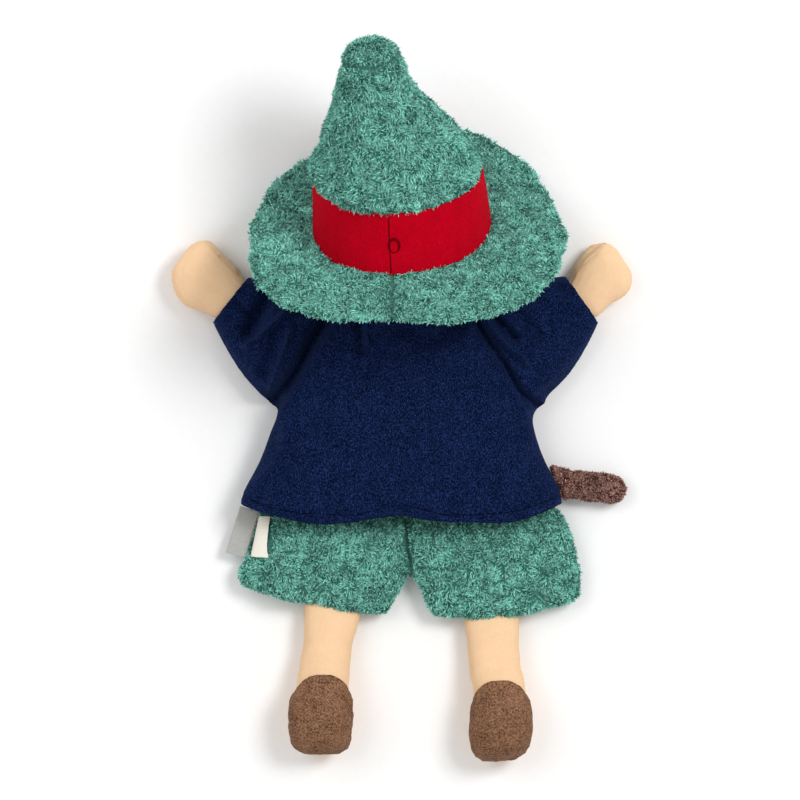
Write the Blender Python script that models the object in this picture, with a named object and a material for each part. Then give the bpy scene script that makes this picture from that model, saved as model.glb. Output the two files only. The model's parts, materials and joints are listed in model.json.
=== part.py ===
"""Robber hand puppet, lying on its front with its back up.

Frame: +X is the viewer's right, +Y runs from the feet to the hat's tip, +Z is up.
The origin is on the floor, under the middle of the belly.

The shirt is a hollow glove that is open at its back hem. A hand goes in over the
top of the shorts, the forefinger into the tube in the head and two fingers into
the sleeves and mitts. The hat is tilted back on the head, and the floor presses
the front of its brim flat.
"""

from math import acos, asin, atan2, cos, degrees, pi, radians, sin, sqrt

import bpy
from mathutils import Matrix, Vector

MM = 0.001

# Cloths and the clearance between pieces that are sewn or pressed together
GAP = 0.3 * MM
FLEECE = 1.8 * MM
JERSEY = 1.4 * MM
RIBBON = 0.5 * MM

# Shirt: a flattened tube from the hem up to the neck
HEM_Y = -62 * MM
ARMPIT_Y = -4.5 * MM
HEM_HALF_WIDTH = 81 * MM
ARMPIT_HALF_WIDTH = 64 * MM
TORSO_SHIFT = 1.2 * MM
SIDE_SEAM_Z = 14 * MM
SHIRT_HEIGHT = 37 * MM
HEM_CORNER_RISE = 10 * MM
HEM_MIDDLE_RISE = 4.5 * MM
FRONT_HEM_RISE = 8 * MM
GATHER_DEPTH = 1.1 * MM
GATHER_COUNT = 7

# Raglan seam: half width between the two seams at the shirt's shoulder and neck
SHOULDER_HALF_WIDTH = 46 * MM
YOKE_HALF_WIDTH = 33 * MM

# Sleeves and mitts
CUFF_PLACE = {"left": (-85.4 * MM, 50.6 * MM), "right": (91.5 * MM, 50.8 * MM)}
CUFF_HALF_WIDTH = 14.2 * MM
CUFF_HALF_DEPTH = 11.5 * MM
SLEEVE_FOLD = 1.5 * MM
SLEEVE_FULL = {"left": 3.2 * MM, "right": 4.8 * MM}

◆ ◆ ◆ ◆

### OBJECTIVE:
What are the exact lines from the beginning of the material through the line containing "its back up."? Write out those lines alone.

### SOLUTION FOR THIS EXERCISE:
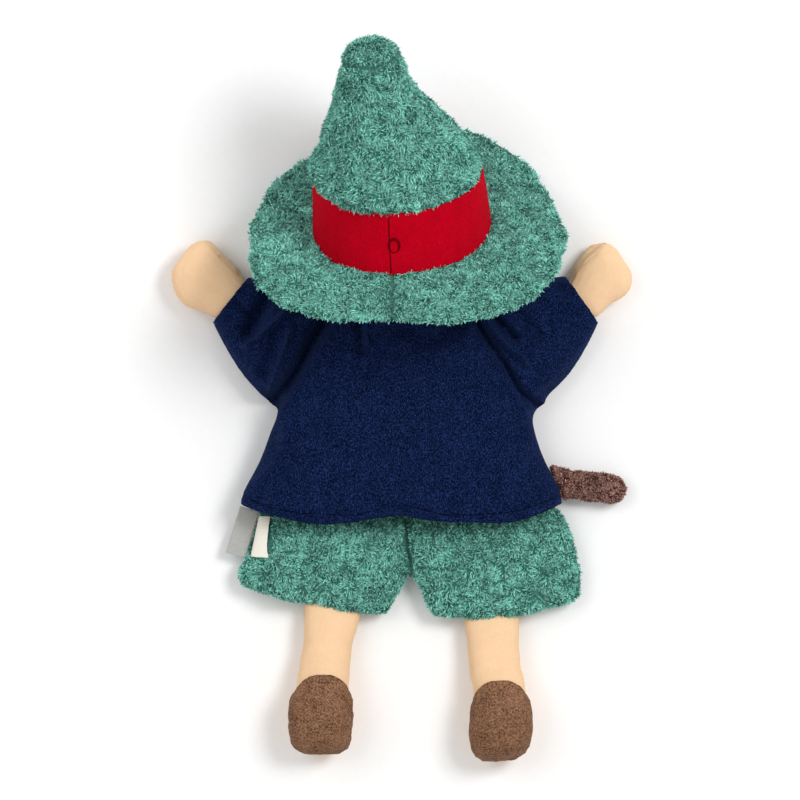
Write the Blender Python script that models the object in this picture, with a named object and a material for each part. Then give the bpy scene script that makes this picture from that model, saved as model.glb. Output the two files only. The model's parts, materials and joints are listed in model.json.
=== part.py ===
"""Robber hand puppet, lying on its front with its back up.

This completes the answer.